» **Requirements**: Go through the data below. Pull out every line that has the word "bodies".

--- start Source excerpt ---

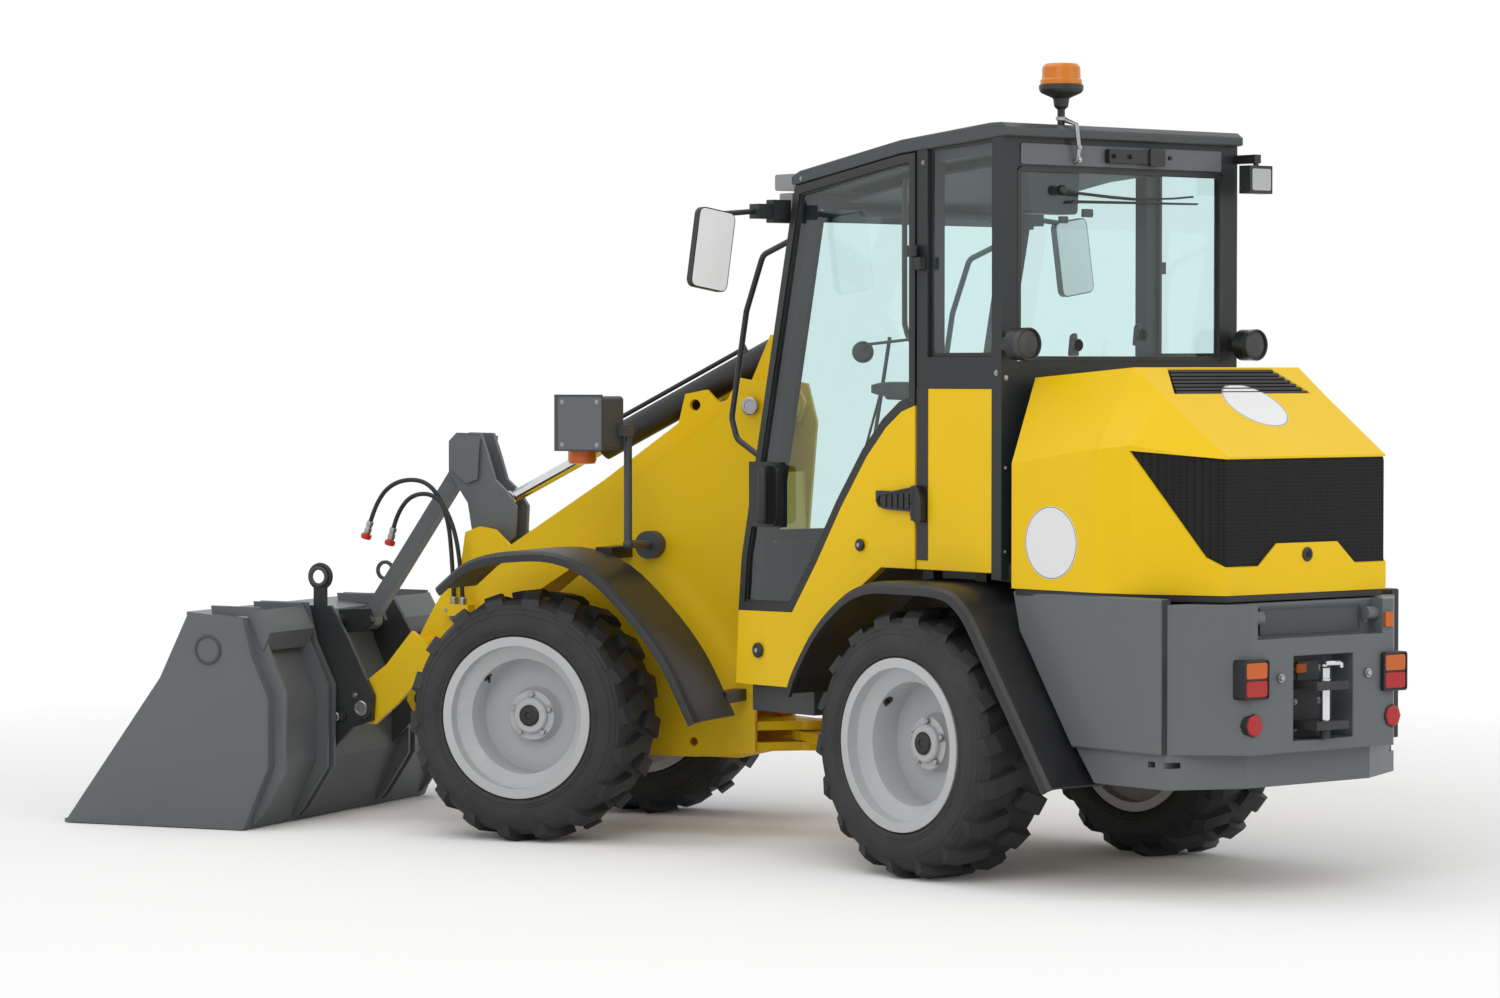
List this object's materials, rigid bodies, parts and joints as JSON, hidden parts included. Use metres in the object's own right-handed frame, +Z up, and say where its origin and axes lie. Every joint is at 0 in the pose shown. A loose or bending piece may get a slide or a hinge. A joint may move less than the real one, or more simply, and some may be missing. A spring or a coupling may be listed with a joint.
{
  "type": "compact articulated wheel loader",
  "caption": "Compact articulated wheel loader: cab and engine on the rear frame, boom with bucket on the front frame, open steering joint, doors, hood and rolling wheels.",
  "frame": {"origin": "on the ground under the middle of the machine's box as it stands, articulated to the left", "axes": "+X forward along the rear frame, +Y to the left, +Z up"},
  "size_m": [5.0444, 2.7088, 2.567],
  "materials": {
    "anthracite_paint": "satin",
    "bare_steel": "worn",
    "beacon_lens": "gloss",
    "black_plastic": "matte",
    "cast_iron": "rough",
    "chrome": "polished",
    "glass": "clear",
    "grey_paint": "satin",
    "hose_rubber": "matte",
    "lamp_lens": "gloss",
    "orange_paint": "gloss",
    "red_paint": "gloss",
    "seat_cover": "woven",
    "silver_paint": "satin",
    "tyre": "matte"
  },
  "bodies": {
    "rear_frame": {"rear_chassis": "orange_paint", "rear_axle": "anthracite_paint", "engine_block": "cast_iron", "counterweight": "grey_paint", "side_covers": "grey_paint", "tow_hitch": "cast_iron", "tail_lamps": "lamp_lens", "rear_fenders": "black_plastic", "side_tanks": "grey_paint", "cab_frame": "anthracite_paint", "cab_roof": "anthracite_paint", "side_panels": "orange_paint", "door_hinges": "anthracite_paint", "windscreen": "glass", "rear_window": "glass", "quarter_windows": "glass", "seat": "seat_cover", "dash": "black_plastic", "steering_wheel": "black_plastic", "console": "black_plastic", "beacon": "beacon_lens", "work_lights": "black_plastic", "mirrors": "black_plastic", "beacon_base": "black_plastic", "handrails": "black_plastic", "lock_bar": "red_paint"},
    "front_frame": {"front_chassis": "orange_paint", "front_axle": "anthracite_paint", "front_fenders": "black_plastic", "head_lamps": "black_plastic"},
    "hood": {"hood": "orange_paint", "grille": "black_plastic"},
    "door_left": {"door_left": "orange_paint", "door_left_frame": "black_plastic", "door_left_glass": "glass"},
    "door_right": {"door_right": "orange_paint", "door_right_frame": "black_plastic", "door_right_glass": "glass"},
    "steer_barrel": {"steer_barrel": "anthracite_paint"},
    "steer_rod": {"steer_rod": "chrome"},
    "boom": {"boom": "orange_paint", "boom_hoses": "hose_rubber", "hose_couplers": "bare_steel"},
    "lift_barrel": {"lift_barrel": "anthracite_paint"},
    "lift_rod": {"lift_rod": "chrome"},
    "tilt_lever": {"tilt_lever": "anthracite_paint"},
    "tilt_link": {"tilt_link": "anthracite_paint"},
    "tilt_barrel": {"tilt_barrel": "anthracite_paint"},
    "tilt_rod": {"tilt_rod": "chrome"},
    "bucket": {"quick_hitch": "orange_paint", "bucket": "grey_paint"},
    "wheel_rear_left": {"tyre_rear_left": "tyre", "rim_rear_left": "silver_paint"},
    "wheel_rear_right": {"tyre_rear_right": "tyre", "rim_rear_right": "silver_paint"},
    "wheel_front_left": {"tyre_front_left": "tyre", "rim_front_left": "silver_paint"},
    "wheel_front_right": {"tyre_front_right": "tyre", "rim_front_right": "silver_paint"}
  },
  "joints": [
    {"name": "hood_lift", "type": "hinge", "parent": "rear_frame", "child": "hood", "pos_m": [-1.65025, -0.45658, 1.552], "axis": [0, 1, 0], "range_deg": [0, 50]},
    {"name": "door_left_swing", "type": "hinge", "parent": "rear_frame", "child": "door_left", "pos_m": [-1.22025, 0.08042, 1.2], "axis": [0, 0, 1], "range_deg": [0, 90]},
    {"name": "door_right_swing", "type": "hinge", "parent": "rear_frame", "child": "door_right", "pos_m": [-1.22025, -0.99358, 1.2], "axis": [0, 0, -1], "range_deg": [0, 90]},
    {"name": "wheel_rear_left_spin", "type": "hinge", "parent": "rear_frame", "child": "wheel_rear_left", "pos_m": [-1.28225, 0.05242, 0.425], "axis": [0, 1, 0], "continuous": true},
    {"name": "wheel_rear_right_spin", "type": "hinge", "parent": "rear_frame", "child": "wheel_rear_right", "pos_m": [-1.28225, -0.96558, 0.425], "axis": [0, 1, 0], "continuous": true},
    {"name": "steer", "type": "hinge", "parent": "rear_frame", "child": "front_frame", "pos_m": [-0.06925, -0.45658, 0.455], "axis": [0, 0, 1], "range_deg": [-67.9, 12.1]},
    {"name": "steer_barrel_turn", "type": "hinge", "parent": "rear_frame", "child": "steer_barrel", "pos_m": [-0.34925, -0.57658, 0.455], "axis": [0, 0, 1], "range_deg": [-20.18, 3.76]},
    {"name": "steer_rod_slide", "type": "slide", "parent": "steer_barrel", "child": "steer_rod", "axis": [0.9765, 0.2153, 0], "range_m": [-0.11961, 0.02214]},
    {"name": "wheel_front_left_spin", "type": "hinge", "parent": "front_frame", "child": "wheel_front_left", "pos_m": [0.40666, 0.37134, 0.425], "axis": [-0.4679, 0.8838, 0], "continuous": true},
    {"name": "wheel_front_right_spin", "type": "hinge", "parent": "front_frame", "child": "wheel_front_right", "pos_m": [0.88301, -0.52833, 0.425], "axis": [-0.4679, 0.8838, 0], "continuous": true},
    {"name": "boom_lift", "type": "hinge", "parent": "front_frame", "child": "boom", "pos_m": [0.05183, -0.39248, 1.48], "axis": [0.4679, -0.8838, 0], "range_deg": [0, 84]},
    {"name": "lift_barrel_turn", "type": "hinge", "parent": "front_frame", "child": "lift_barrel", "pos_m": [0.29044, -0.26614, 0.4], "axis": [0.4679, -0.8838, 0], "range_deg": [-0.32325, 0.2]},
    {"name": "lift_rod_slide", "type": "slide", "parent": "lift_barrel", "child": "lift_rod", "axis": [0.0902, 0.0477, 0.9948], "range_m": [-0.001, 0.62577]},
    {"name": "bucket_tilt", "type": "hinge", "parent": "boom", "child": "bucket", "pos_m": [1.35096, 0.29538, 0.405], "axis": [-0.4679, 0.8838, 0], "range_deg": [-40, 90]},
    {"name": "tilt_lever_turn", "type": "hinge", "parent": "boom", "child": "tilt_lever", "pos_m": [0.99746, 0.10821, 0.99], "axis": [-0.4679, 0.8838, 0], "range_deg": [-40, 90]},
    {"name": "tilt_link_turn", "type": "hinge", "parent": "tilt_lever", "child": "tilt_link", "pos_m": [1.09025, 0.15734, 1.29], "axis": [-0.4679, 0.8838, 0], "range_deg": [-90, 40]},
    {"name": "tilt_barrel_turn", "type": "hinge", "parent": "boom", "child": "tilt_barrel", "pos_m": [0.00764, -0.41587, 1.69], "axis": [-0.4679, 0.8838, 0], "range_deg": [-3.07, 1.48]},
    {"name": "tilt_rod_slide", "type": "slide", "parent": "tilt_barrel", "child": "tilt_rod", "axis": [0.786, 0.4162, -0.4572], "range_m": [-0.08028, 0.17939]}
  ],
  "couplings": [
    {"joint": "steer_barrel_turn", "follows": "steer", "ratio": 0.29424},
    {"joint": "steer_rod_slide", "follows": "steer", "m_per_rad": 0.10009},
    {"joint": "lift_barrel_turn", "follows": "boom_lift", "ratio": -0.001467},
    {"joint": "lift_rod_slide", "follows": "boom_lift", "m_per_rad": 0.42615},
    {"joint": "tilt_lever_turn", "follows": "bucket_tilt", "ratio": 1},
    {"joint": "tilt_link_turn", "follows": "bucket_tilt", "ratio": -1},
    {"joint": "tilt_barrel_turn", "follows": "bucket_tilt", "ratio": -0.031896},
    {"joint": "tilt_rod_slide", "follows": "bucket_tilt", "m_per_rad": 0.11356}
  ]
}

--- end Source excerpt ---

» **Result**:
List this object's materials, rigid bodies, parts and joints as JSON, hidden parts included. Use metres in the object's own right-handed frame, +Z up, and say where its origin and axes lie. Every joint is at 0 in the pose shown. A loose or bending piece may get a slide or a hinge. A joint may move less than the real one, or more simply, and some may be missing. A spring or a coupling may be listed with a joint.
  "bodies": {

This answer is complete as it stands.